Councilman Carl DeMaio and Rep. Bob Filner, D-San Diego, are facing each other in the mayor's race., and both pledged to follow the listed principles if elected.

Young took part in a government executive education program this summer at Harvard's John F. Kennedy School of Government, and said his 10 Principles of Good Governance should set the "foundation for the next 30 to 50 years for the city of San Diego."

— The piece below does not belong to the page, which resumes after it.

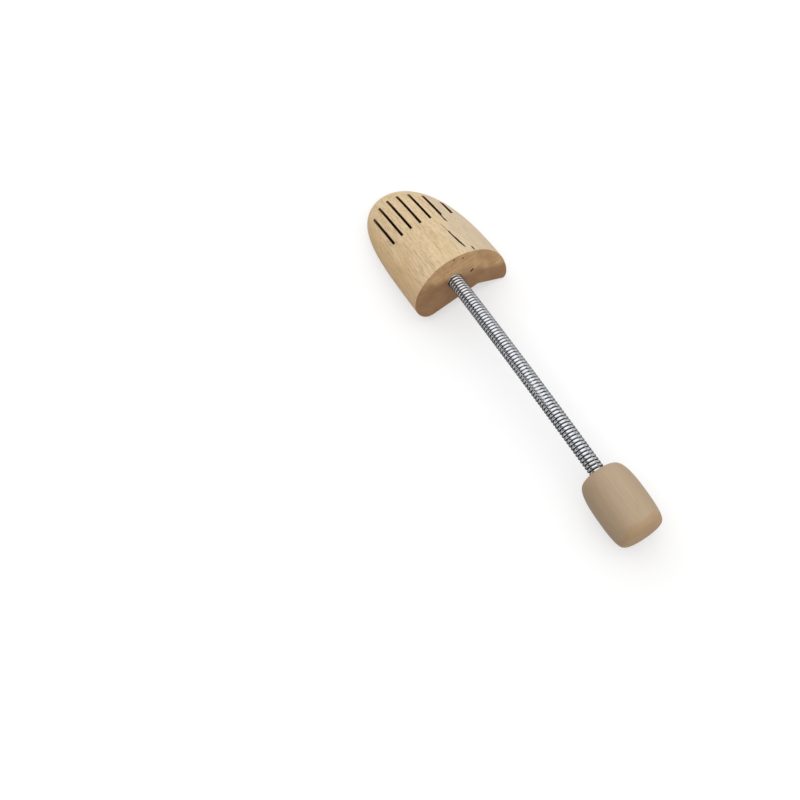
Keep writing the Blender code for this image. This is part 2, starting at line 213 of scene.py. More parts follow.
def finish_mesh(name, grid):
    mesh = bpy.data.meshes.new(name)
    bmesh.ops.recalc_face_normals(grid, faces=grid.faces)
    grid.to_mesh(mesh)
    grid.free()
    mesh.shade_smooth()
    return mesh


def join_rings(grid, rings):
    """Faces between rings of points, each of which closes on itself."""
    for ring, following in zip(rings, rings[1:]):
        for i in range(len(ring)):
            j = (i + 1) % len(ring)
            grid.faces.new((ring[i], ring[j], following[j], following[i]))


def lathe(name, profile, steps):
    """A closed turned mesh from (radius, height) pairs. The first and the last lie on the axis."""
    grid = bmesh.new()
    rings = []
    for radius, height in profile[1:-1]:
        ring = []
        for i in range(steps):
            turn = 2 * math.pi * (i + 1 / 2) / steps
            ring.append(grid.verts.new((radius * math.cos(turn), radius * math.sin(turn), height)))
        rings.append(ring)
    join_rings(grid, rings)
    for (_, height), ring in ((profile[0], rings[0]), (profile[-1], rings[-1])):
        centre = grid.verts.new((0, 0, height))
        for i in range(steps):
            grid.faces.new((centre, ring[i], ring[(i + 1) % steps]))
    return finish_mesh(name, grid)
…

Among the points are guidelines for the mayor to:

-- speak at City Council meetings monthly to report on significant financial and operational issues that impact the city;

-- work with the council to reduce the backlog of capital projects, which is in the hundreds of millions of dollars;

-- help develop annual "Statements of Budgetary Principals," which were first adopted in 2008 as working agreements between the mayor and council;

-- adhere to a set of financial practices first used in 2010 by the City Council to deal with the structural budget deficit;

-- respect mid-year budget amendments passed by the City Council;

-- publicly report performance results for core city services;

-- communicate in a timely and effective manner with the council, city attorney and independent budget analyst and make sure city contracts comply with the City Charter;

-- present the council each November with a five-year outlook for city income and expenses; and

-- work with the council to develop a comprehensive plan for economic growth.

Mayor Jerry Sanders, who is being termed out, said the current form of government was "the backbone" for the city's turnaround from battling a structural budget deficit to enjoying a surplus. He listed a series of accomplishments, from building a new Central Library, voting to expand the San Diego Convention Center and reforming the retiree health program for city employees.

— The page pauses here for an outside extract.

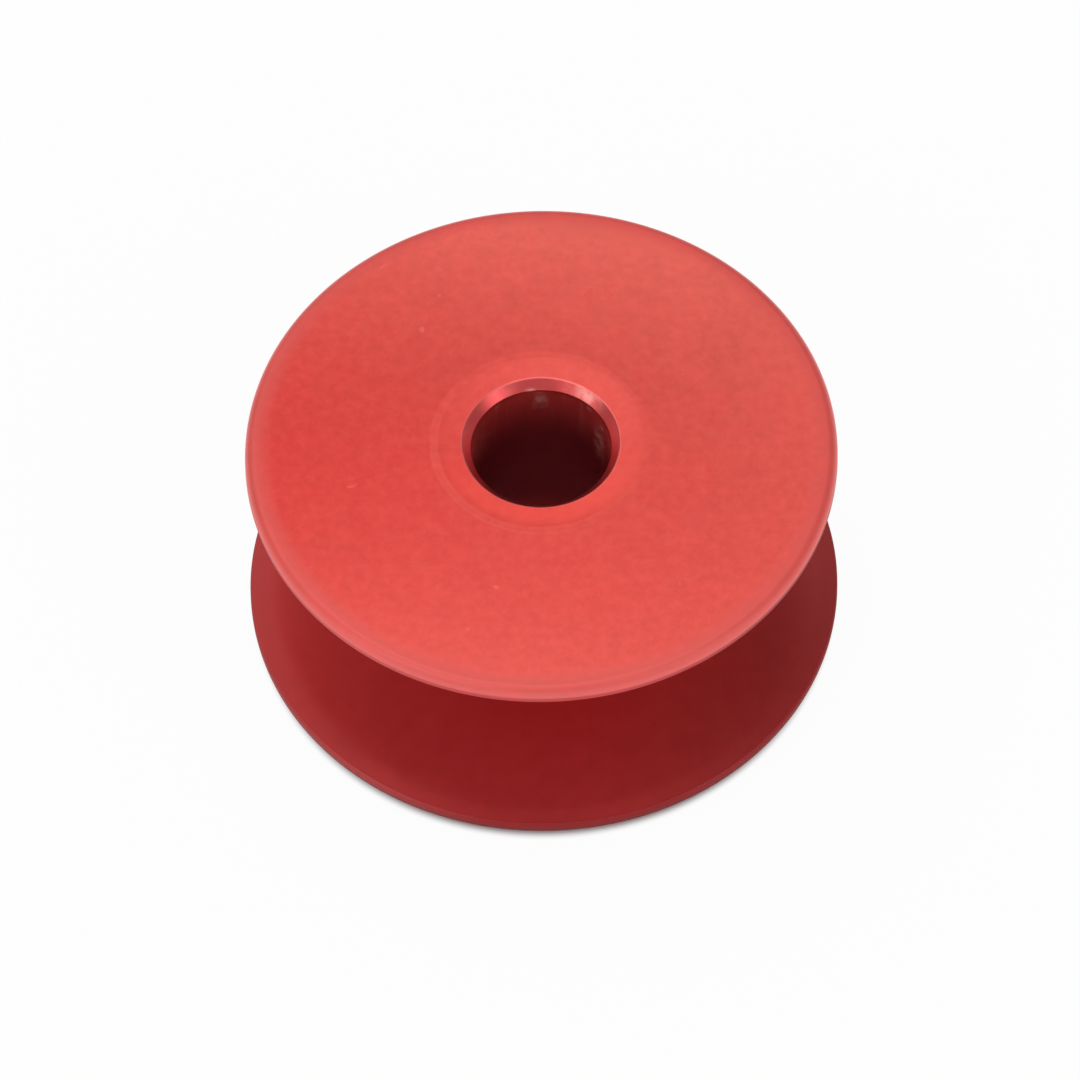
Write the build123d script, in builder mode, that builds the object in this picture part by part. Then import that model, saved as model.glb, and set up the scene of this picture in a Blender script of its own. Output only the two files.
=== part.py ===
from build123d import *
import os

# A sewing machine bobbin, turned in one piece from aluminium bar and anodised red.
# A thin-walled core stands between two flanges that taper towards their rounded rims. The bore
# runs right through, with a chamfered mouth in a shallow dish at each end. Round the dish is a
# narrow raised land, the highest plane of the part, which it stands on and is gripped by.
# The origin is on the bore's axis, halfway between the ends, and +Z runs along the axis.

os.makedirs("parts", exist_ok=True)

# Lengths in millimetres
flange_diameter = 25.4  # one inch over the rims
overall_width = 11.7  # from the land on one end to the land on the other
bore_diameter = 6.0
bore_chamfer = 0.38
core_diameter = 8.4  # where the thread is wound

land_diameter = 9.2  # middle of the raised ring on each end
land_width = 0.3
dish_depth = 0.05  # of the end face beside the bore, below the land

rim_drop = 0.45  # from the land down to the outer face at the rim
rim_thickness = 0.75
rim_round = 0.45  # on the edge away from the thread
rim_break = 0.08  # chamfer on the edge beside the thread
root_fillet = 0.5  # where the core runs into each flange

# Radii from the axis
bore_radius = bore_diameter / 2
core_radius = core_diameter / 2
flange_radius = flange_diameter / 2
land_inner_radius = (land_diameter - land_width) / 2
land_outer_radius = (land_diameter + land_width) / 2

# Heights above the middle of the bobbin
land_height = overall_width / 2
dish_height = land_height - dish_depth
rim_height = land_height - rim_drop
groove_height = rim_height - rim_thickness

# The rounding and the chamfer leave a narrow cylindrical edge between them on a thin rim too
outer_round = min(rim_round, 0.65 * rim_thickness)
inner_break = min(rim_break, 0.3 * rim_thickness)

with BuildPart() as bobbin:
    with BuildSketch(Plane.XZ) as section:
        with BuildLine():
            upper_half = Polyline(
                (bore_radius, 0),
                (bore_radius, dish_height),
                (land_inner_radius, land_height),
                (land_outer_radius, land_height),
                (flange_radius, rim_height),
                (flange_radius, groove_height),
                (core_radius, groove_height),
                (core_radius, 0),
            )
            mirror(upper_half, about=Plane.XZ)
        make_face()

        def corners(radius, height):
            """The section's two corners at this radius, one this far above the middle and one below."""
            here = section.vertices().filter_by(lambda corner: abs(corner.X - radius) < 1e-5)
            return here.filter_by(lambda corner: abs(abs(corner.Y) - height) < 1e-5)

        chamfer(corners(bore_radius, dish_height), length=bore_chamfer)
        chamfer(corners(flange_radius, groove_height), length=inner_break)
        fillet(corners(flange_radius, rim_height), radius=outer_round)
        fillet(corners(core_radius, groove_height), radius=root_fillet)
    revolve(axis=Axis.Z)

bobbin.part.label = "bobbin"
bobbin.part.color = Color(0.72, 0.08, 0.07)
export_step(bobbin.part, "parts/bobbin.step")

bore_wall = bobbin.faces().filter_by(GeomType.CYLINDER).sort_by(lambda face: face.radius)[0]
print(f"bore wall {bore_wall.bounding_box().size.Z:.3f} mm long")
print(f"groove {2 * groove_height:.3f} mm wide and {flange_radius - core_radius:.3f} mm deep")
print(f"volume {bobbin.part.volume:.1f} mm3, {len(bobbin.part.faces())} faces")
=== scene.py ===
"""Looks of a turned, red anodised sewing machine bobbin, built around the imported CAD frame."""

import math
from types import SimpleNamespace

import bpy
from mathutils import Euler, Matrix, Vector


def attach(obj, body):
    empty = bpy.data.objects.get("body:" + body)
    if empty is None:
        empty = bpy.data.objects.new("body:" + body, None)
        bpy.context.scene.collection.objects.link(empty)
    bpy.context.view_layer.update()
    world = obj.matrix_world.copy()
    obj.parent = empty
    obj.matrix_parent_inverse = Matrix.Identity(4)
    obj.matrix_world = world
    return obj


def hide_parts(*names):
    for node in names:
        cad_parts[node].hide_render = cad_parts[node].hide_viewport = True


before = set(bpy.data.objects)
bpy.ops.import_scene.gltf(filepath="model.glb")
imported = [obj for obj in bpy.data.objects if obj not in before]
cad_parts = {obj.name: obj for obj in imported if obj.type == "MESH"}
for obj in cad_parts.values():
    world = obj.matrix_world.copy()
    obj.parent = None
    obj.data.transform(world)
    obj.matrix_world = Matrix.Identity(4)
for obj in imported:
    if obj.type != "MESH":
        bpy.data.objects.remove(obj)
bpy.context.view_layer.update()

MM = 0.001

# Sizes in millimetres, as the CAD part has them
FLANGE_RADIUS = 12.7
LAND_HEIGHT = 5.85
BORE_RADIUS = 3.0
BORE_CHAMFER = 0.38
CORE_RADIUS = 4.2
LAND_RADIUS = 4.6
LAND_WIDTH = 0.3
DISH_DEPTH = 0.05
RIM_DROP = 0.45
RIM_THICKNESS = 0.75
RIM_ROUND = 0.45
RIM_BREAK = 0.08
ROOT_FILLET = 0.5

# Heights above the middle, and the radius of the mouth
DISH_HEIGHT = LAND_HEIGHT - DISH_DEPTH
BORE_TOP = DISH_HEIGHT - BORE_CHAMFER
RIM_HEIGHT = LAND_HEIGHT - RIM_DROP
GROOVE_HEIGHT = RIM_HEIGHT - RIM_THICKNESS
SIDE_TOP = RIM_HEIGHT - RIM_ROUND
SIDE_END = GROOVE_HEIGHT + RIM_BREAK
MOUTH_EDGE = BORE_RADIUS + BORE_CHAMFER

# Rounding of the edges that the CAD part leaves sharp
SOFT_EDGE = 0.10
LAND_EDGE = 1.2
BREAK_EDGE = 0.04

# Steps round the axis, and the largest step along a rounding
TURN_STEPS = 640
ARC_STEP = math.radians(9)

# Camera: a long lens from the front, over the right height, and a slight lean of the frame
CAMERA_DISTANCE = 800.0
CAMERA_ELEVATION = math.radians(55.3)
CAMERA_ROLL = math.radians(1.15)
PIXELS_PER_MM = 23.22
FRAME_PIXELS = 1080
OBJECT_PIXEL = (542.6, 519.8)
SENSOR_MM = 36.0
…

"None of this, and I mean none of this, would have happened if not for the collective ability to work together, and that's a credit to the entire council," Sanders said. "We might not always agree on details, but for the most part, we all see the big picture, which is putting our city back on a strong financial footing, restoring services, and revitalizing our neighborhoods."

He said he hopes the cooperation remains after he leaves office in December.

DeMaio said the principles formalize procedures the council and the mayor have been developing over the last few years.